The essays themselves may be hilarious, but the presentation as you have it here is not. Your tone's off.
Start with your opening and take a hard look at it. Rather than humorous, it's coming of as a knee-jerk rant spawned from reading another writer's recount of their own childhood. It's like you sat down, thinking "I'll show them lousy!" (akin to the movie director who constantly shouts "BIGGER!" after every take on an explosion scene.)
It feels forced and disingenuous.
Good job
As a proud member of the Anonymous club (dibs on #4), here's a persnickety point. I'm not sure you want to say it's a "dim-witted account of one girl's misadventures." It might be more precise to say it's an account of one "dimwitted girl's misadventures." That way, the author/narrator is sharp and funny, poking fun at her younger, dimwitted self.
I too love the title and would probably pick up the book to read the back cover and first few pages based on that alone.
But I agree with a lot of the feedback: that the opening feels forced; that brevity shouldn't be used as a selling point (even if it *might* be one); that telling me something is funny automatically makes it less funny.
The bio is one of your strongest paragraphs.
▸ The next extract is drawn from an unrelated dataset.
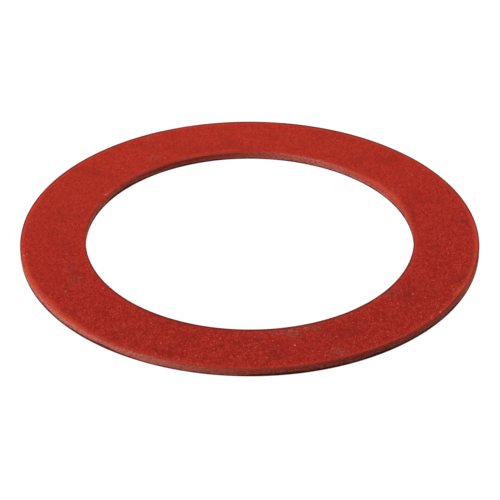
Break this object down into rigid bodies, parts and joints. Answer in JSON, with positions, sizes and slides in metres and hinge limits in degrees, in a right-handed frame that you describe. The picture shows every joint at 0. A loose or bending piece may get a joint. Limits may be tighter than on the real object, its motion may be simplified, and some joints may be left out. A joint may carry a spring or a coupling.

Take a look at what is working there and extend that into the rest.
I think it's okay -- appealing, in fact -- to have some "common," identifiable examples among your stories. But then you should contrast that with some unique ones -- show us why we want to read THIS book rather than Chelsea Handler's or anyone else's.
Also, I'd like to get a better sense of YOU right from the start. Maybe that's part of what's making other commenters feel that this is too generic right now. I don't know how old you are, what your family is like, what your cultural background is, etc. Painting that picture would give me something -- someone -- to connect to, and thus make me more invested in their (your) stories.
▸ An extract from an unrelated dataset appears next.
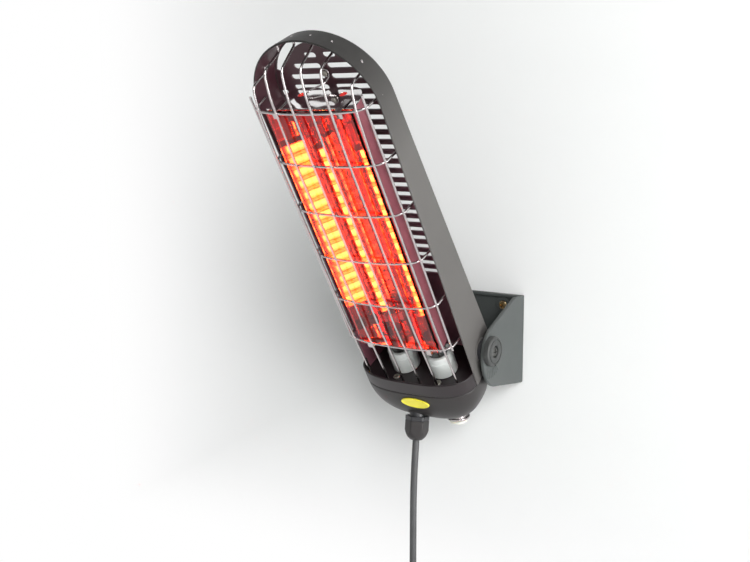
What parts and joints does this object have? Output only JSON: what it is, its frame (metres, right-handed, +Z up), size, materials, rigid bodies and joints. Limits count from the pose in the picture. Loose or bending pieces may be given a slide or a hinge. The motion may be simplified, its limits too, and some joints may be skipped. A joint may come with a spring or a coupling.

Great start, now it's time to sharpen! You've obviously got talent, so I'm sure you can knock this out of the park.
I really liked the bio and the title. However, as I feel the query shark would say, too much telling, not enough showing!
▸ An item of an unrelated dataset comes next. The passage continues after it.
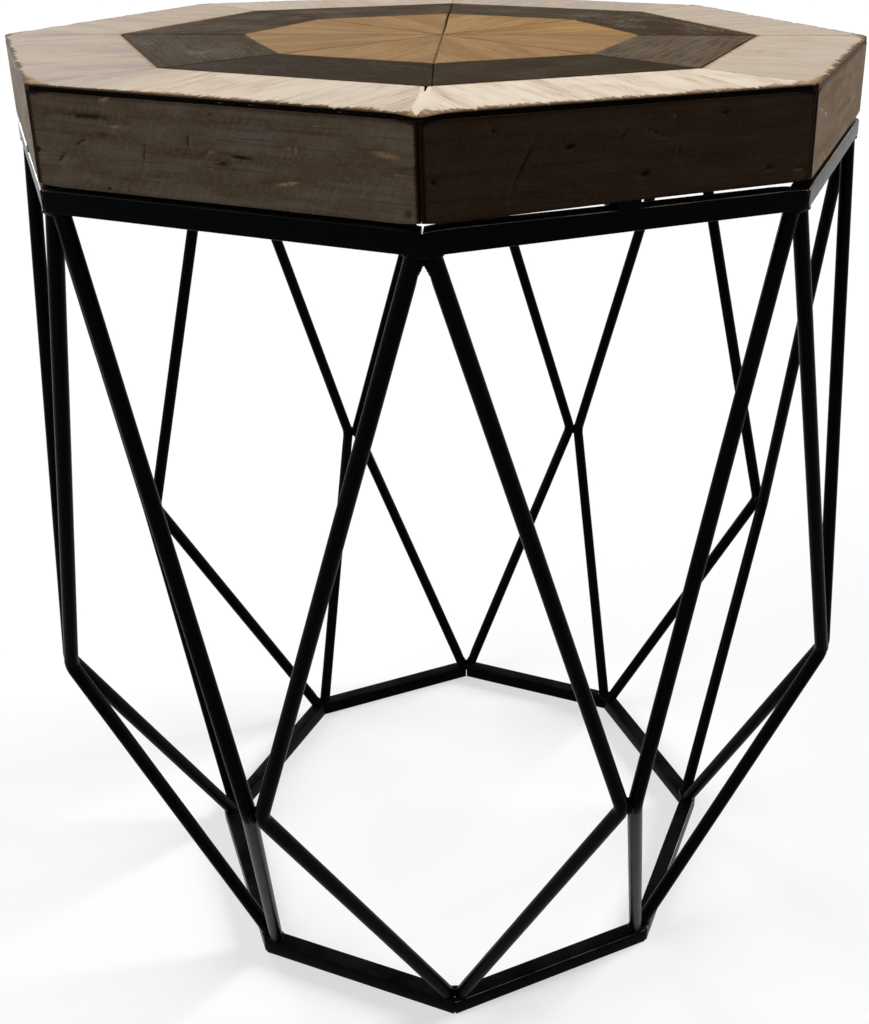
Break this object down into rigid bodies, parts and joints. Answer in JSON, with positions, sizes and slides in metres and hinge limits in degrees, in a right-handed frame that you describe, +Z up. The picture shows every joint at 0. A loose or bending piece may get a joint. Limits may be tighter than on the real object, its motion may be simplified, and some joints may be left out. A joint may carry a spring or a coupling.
{
  "type": "octagonal side table",
  "caption": "Low octagonal side table: an inlaid, mitred wooden top held clear of a welded cage of bent round rods between two square-bar rings.",
  "frame": {"origin": "on the floor, under the middle of the top", "axes": "+Z up; a corner of the octagon, and of both rings, faces -Y"},
  "size_m": [0.4936, 0.4936, 0.562],
  "materials": {
    "whitewashed_wood": "whitewashed, worn at the edge",
    "dark_wood": "dark grey-brown stain, matt",
    "honey_wood": "natural, light wax",
    "apron_wood": "dark stain, scuffed",
    "panel_wood": "raw plywood",
    "black_metal": "satin black powder coat",
    "screw_steel": "zinc plated"
  },
  "bodies": {
    "root": {"border_slat_1": "whitewashed_wood", "border_slat_2": "whitewashed_wood", "border_slat_3": "whitewashed_wood", "border_slat_4": "whitewashed_wood", "border_slat_5": "whitewashed_wood", "border_slat_6": "whitewashed_wood", "border_slat_7": "whitewashed_wood", "border_slat_8": "whitewashed_wood", "band_slats": "dark_wood", "centre_wedges": "honey_wood", "core_panel": "panel_wood", "apron_board_1": "apron_wood", "apron_board_2": "apron_wood", "apron_board_3": "apron_wood", "apron_board_4": "apron_wood", "apron_board_5": "apron_wood", "apron_board_6": "apron_wood", "apron_board_7": "apron_wood", "apron_board_8": "apron_wood", "wood_screws": "screw_steel", "mounting_tabs": "black_metal", "ring_bar_1": "black_metal", "ring_bar_2": "black_metal", "ring_bar_3": "black_metal", "ring_bar_4": "black_metal", "ring_bar_5": "black_metal", "ring_bar_6": "black_metal", "ring_bar_7": "black_metal", "ring_bar_8": "black_metal", "left_rod_1": "black_metal", "left_rod_2": "black_metal", "left_rod_3": "black_metal", "left_rod_4": "black_metal", "left_rod_5": "black_metal", "left_rod_6": "black_metal", "left_rod_7": "black_metal", "left_rod_8": "black_metal", "right_rod_1": "black_metal", "right_rod_2": "black_metal", "right_rod_3": "black_metal", "right_rod_4": "black_metal", "right_rod_5": "black_metal", "right_rod_6": "black_metal", "right_rod_7": "black_metal", "right_rod_8": "black_metal", "base_bar_1": "black_metal", "base_bar_2": "black_metal", "base_bar_3": "black_metal", "base_bar_4": "black_metal", "base_bar_5": "black_metal", "base_bar_6": "black_metal", "base_bar_7": "black_metal", "base_bar_8": "black_metal", "weld_beads": "black_metal"}
  },
  "joints": []
}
I don't want to be told it's funny, show me it's funny. Give us a glimpse of your humorous writing style.
That's how you'll win Query Wars
Since these are personal stories, one thing I advise you to do--particularly as it pertains to a query letter--is to step back and put your editorial hardhat on.
There are three people involved here: you the writer, you the editor, and you the main character. As the editor, you need to take a good hard look at that main character and make sure she's someone who is sympathetic to readers. What's funny from your perspective is not necessarily so from ours, because we don't know you and don't have a reason to take an interest in you or (ouch) sympathize. You're going to have to make yourself a sympathetic character/narrator in the same way that you'd use to craft one in a novel.
Remember, very few experiences are unique. Whether or not you sell will depend on your writer's voice (which as others have said, we need to see here), and whether you can persuade a reader that he or she actually wants to spend two hours with you and pay money for the privilege.
That title is a Work of F*****g Genius, and I would definitely take a look at this book based on that. But not on this query. The query needs to show more of the smartassery promised by that title, the bio, and the comparison to Chelsea Handler.
Good luck with this, because I think I would dig this book.
Am I missing something? What is the point of mentioning that you work at a place where someone else was nominated for a Pulitzer?
I didn't even realise the query was meant to be funny. I don't quite follow the first paragraph. What's the point? What is the conflict? Why should I even read it? It's not even remotely interesting.
I expected the second paragraph to elaborate on the book. That can't be it right? That's not enough to induce me to read. Sorry.
The problem is that Chelsea Handler was a celebrity in her own right well before she ever put pen to paper.
...and quite frankly, isn't all that funny.
I do like the title.
You should start the query with something funny happening. I write humor too and it isn't easy to portray in a query.